Go harder, says Collina Strada.

What do you mean?
Well, Strada is known for her irreverent runway shows and diverse casting, and this season she transported guests to the Collina Strada gym.

What’s that all about?
It was a play on power – or as the designer explained in her show notes, where your inner feminine power takes outer chiselled form”. This notion played out as a series of ethereal dresses, dainty printed co-ords and lashings of tulle contrasted with muscular, body-con armour and sculpted pieces that gave the illusion of beefed up silhouettes. Meanwhile, barbell weights came in the shape of winter vegetables that suggested we flex our femininity and pump some iron whilst getting our five-a-day. Nutritious and delicious.

Helmut Lang

Peter Do’s quietly confident sophomore collection.

Tell us more…
Having set the foundations for his tenure at the house last season – which received mixed reviews – Peter Do’s AW24 collection felt like an elevated departure from his debut.

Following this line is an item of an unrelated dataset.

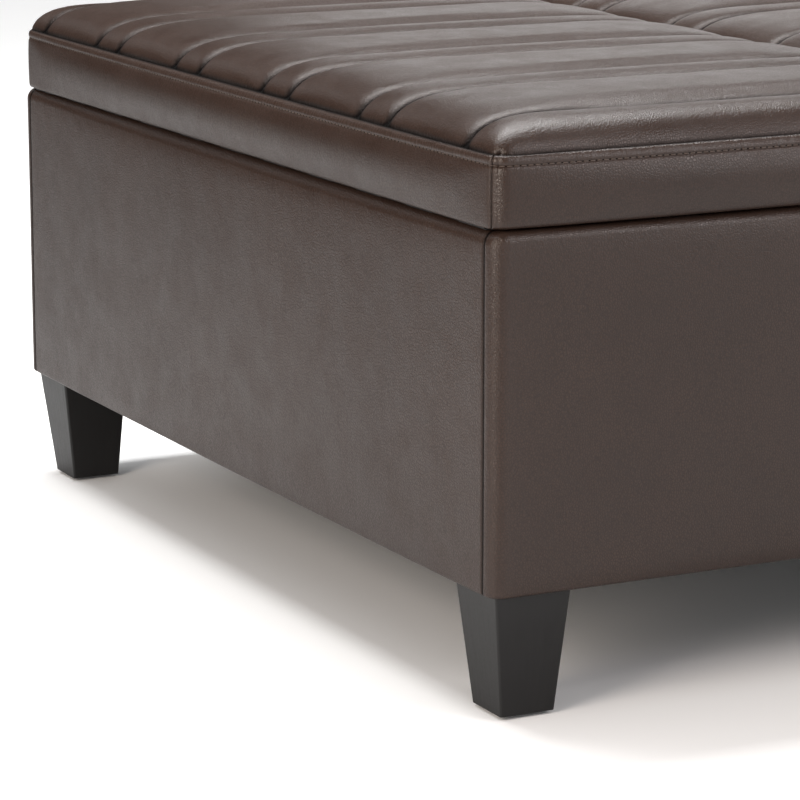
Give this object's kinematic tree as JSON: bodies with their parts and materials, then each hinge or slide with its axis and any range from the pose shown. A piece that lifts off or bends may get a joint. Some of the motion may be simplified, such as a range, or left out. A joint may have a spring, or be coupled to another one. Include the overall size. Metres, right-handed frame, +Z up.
{
  "type": "storage ottoman",
  "caption": "Large square upholstered storage ottoman with channel-stitched padded lids that hinge open at the outer edges over a lined box on tapered legs.",
  "frame": {"origin": "on the floor under the middle of the ottoman", "axes": "+Z up, X across the two lids, Y along the lids, front is -Y and left is -X"},
  "size_m": [0.95, 0.914, 0.45],
  "materials": {
    "dark_brown_leather": "dark brown faux leather, fine pebble grain, semi-gloss",
    "black_leg_wood": "black stained wood, satin lacquer",
    "glide_plastic": "black nylon glide",
    "zinc_steel": "zinc plated steel",
    "black_steel": "black finished steel hinge",
    "lining_fabric": "dark woven lining",
    "dust_cover_fabric": "black nonwoven dust cover",
    "foam": "upholstery foam, hidden",
    "bumper_rubber": "soft rubber",
    "frame_wood": "plain sawn softwood, hidden",
    "panel_board": "plain plywood, hidden"
  },
  "bodies": {
    "box": {"centre_rail": "frame_wood", "corner_blocks": "frame_wood", "cover_back": "dark_brown_leather", "cover_front": "dark_brown_leather", "cover_left": "dark_brown_leather", "cover_right": "dark_brown_leather", "dust_cover": "dust_cover_fabric", "floor_board": "panel_board", "floor_cleats": "frame_wood", "hinge_left_box_leaf": "black_steel", "hinge_left_pin": "zinc_steel", "hinge_right_box_leaf": "black_steel", "hinge_right_pin": "zinc_steel", "leg_back_left": "black_leg_wood", "leg_back_right": "black_leg_wood", "leg_bolts": "zinc_steel", "leg_front_left": "black_leg_wood", "leg_front_right": "black_leg_wood", "leg_glides": "glide_plastic", "leg_tee_nuts": "zinc_steel", "lid_bumpers": "bumper_rubber", "lining_floor": "lining_fabric", "lining_walls": "lining_fabric", "panel_back": "panel_board", "panel_front": "panel_board", "panel_left": "panel_board", "panel_right": "panel_board", "rail_brackets": "zinc_steel", "screws_box": "zinc_steel", "stay_plates": "zinc_steel"},
    "lid_left": {"hinge_left_lid_leaf": "black_steel", "lid_left_board": "panel_board", "lid_left_foam": "foam", "lid_left_side_cover": "dark_brown_leather", "lid_left_top_cover": "dark_brown_leather", "lid_left_under_liner": "lining_fabric", "screws_lid_left": "zinc_steel", "stay_brackets_left": "zinc_steel"},
    "lid_right": {"hinge_right_lid_leaf": "black_steel", "lid_right_board": "panel_board", "lid_right_foam": "foam", "lid_right_side_cover": "dark_brown_leather", "lid_right_top_cover": "dark_brown_leather", "lid_right_under_liner": "lining_fabric", "screws_lid_right": "zinc_steel", "stay_brackets_right": "zinc_steel"},
    "stay_arm_left_back": {"stay_arm_left_back": "zinc_steel"},
    "stay_arm_left_front": {"stay_arm_left_front": "zinc_steel"},
    "stay_arm_right_back": {"stay_arm_right_back": "zinc_steel"},
    "stay_arm_right_front": {"stay_arm_right_front": "zinc_steel"},
    "stay_link_left_back": {"stay_link_left_back": "zinc_steel"},
    "stay_link_left_front": {"stay_link_left_front": "zinc_steel"},
    "stay_link_right_back": {"stay_link_right_back": "zinc_steel"},
    "stay_link_right_front": {"stay_link_right_front": "zinc_steel"}
  },
  "joints": [
    {"name": "lid_left_hinge", "type": "hinge", "parent": "box", "child": "lid_left", "pos_m": [-0.4705, 0, 0.369], "axis": [0, -1, 0], "range_deg": [0, 85]},
    {"name": "stay_arm_left_front_pivot", "type": "hinge", "parent": "box", "child": "stay_arm_left_front", "pos_m": [-0.4355, -0.42645, 0.324], "axis": [0, -1, 0], "range_deg": [0, 85]},
    {"name": "stay_link_left_front_pivot", "type": "hinge", "parent": "lid_left", "child": "stay_link_left_front", "pos_m": [-0.3205, -0.42365, 0.349], "axis": [0, -1, 0], "range_deg": [-85, 0]},
    {"name": "stay_arm_left_back_pivot", "type": "hinge", "parent": "box", "child": "stay_arm_left_back", "pos_m": [-0.4355, 0.42645, 0.324], "axis": [0, -1, 0], "range_deg": [0, 85]},
    {"name": "stay_link_left_back_pivot", "type": "hinge", "parent": "lid_left", "child": "stay_link_left_back", "pos_m": [-0.3205, 0.42365, 0.349], "axis": [0, -1, 0], "range_deg": [-85, 0]},
    {"name": "lid_right_hinge", "type": "hinge", "parent": "box", "child": "lid_right", "pos_m": [0.4705, 0, 0.369], "axis": [0, 1, 0], "range_deg": [0, 85]},
    {"name": "stay_arm_right_front_pivot", "type": "hinge", "parent": "box", "child": "stay_arm_right_front", "pos_m": [0.4355, -0.42645, 0.324], "axis": [0, 1, 0], "range_deg": [0, 85]},
    {"name": "stay_link_right_front_pivot", "type": "hinge", "parent": "lid_right", "child": "stay_link_right_front", "pos_m": [0.3205, -0.42365, 0.349], "axis": [0, 1, 0], "range_deg": [-85, 0]},
    {"name": "stay_arm_right_back_pivot", "type": "hinge", "parent": "box", "child": "stay_arm_right_back", "pos_m": [0.4355, 0.42645, 0.324], "axis": [0, 1, 0], "range_deg": [0, 85]},
    {"name": "stay_link_right_back_pivot", "type": "hinge", "parent": "lid_right", "child": "stay_link_right_back", "pos_m": [0.3205, 0.42365, 0.349], "axis": [0, 1, 0], "range_deg": [-85, 0]}
  ],
  "couplings": [
    {"joint": "stay_arm_left_front_pivot", "follows": "lid_left_hinge", "ratio": 1},
    {"joint": "stay_link_left_front_pivot", "follows": "lid_left_hinge", "ratio": -1},
    {"joint": "stay_arm_left_back_pivot", "follows": "lid_left_hinge", "ratio": 1},
    {"joint": "stay_link_left_back_pivot", "follows": "lid_left_hinge", "ratio": -1},
    {"joint": "stay_arm_right_front_pivot", "follows": "lid_right_hinge", "ratio": 1},
    {"joint": "stay_link_right_front_pivot", "follows": "lid_right_hinge", "ratio": -1},
    {"joint": "stay_arm_right_back_pivot", "follows": "lid_right_hinge", "ratio": 1},
    {"joint": "stay_link_right_back_pivot", "follows": "lid_right_hinge", "ratio": -1}
  ]
}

Reinforcing the Helmut Lang silhouette, he presented a lesson in tough, typically Lang tailoring harking back to the brand’s 90s archive.

How did it play out?
There were slick three-piece suits that played with proportion, dresses that favoured deconstruction, Chinatown bag prints and combative looks featuring armour-like layers. Backstage, Do explained that he was thinking about protection and projection this season – themes that felt apparent in the outerwear that engulfed its wearer and the opening look: a shirt and trousers made from a translucent bubble wrap type texture. If last season was the total reset, this collection has started to lay the foundations for what’s to come.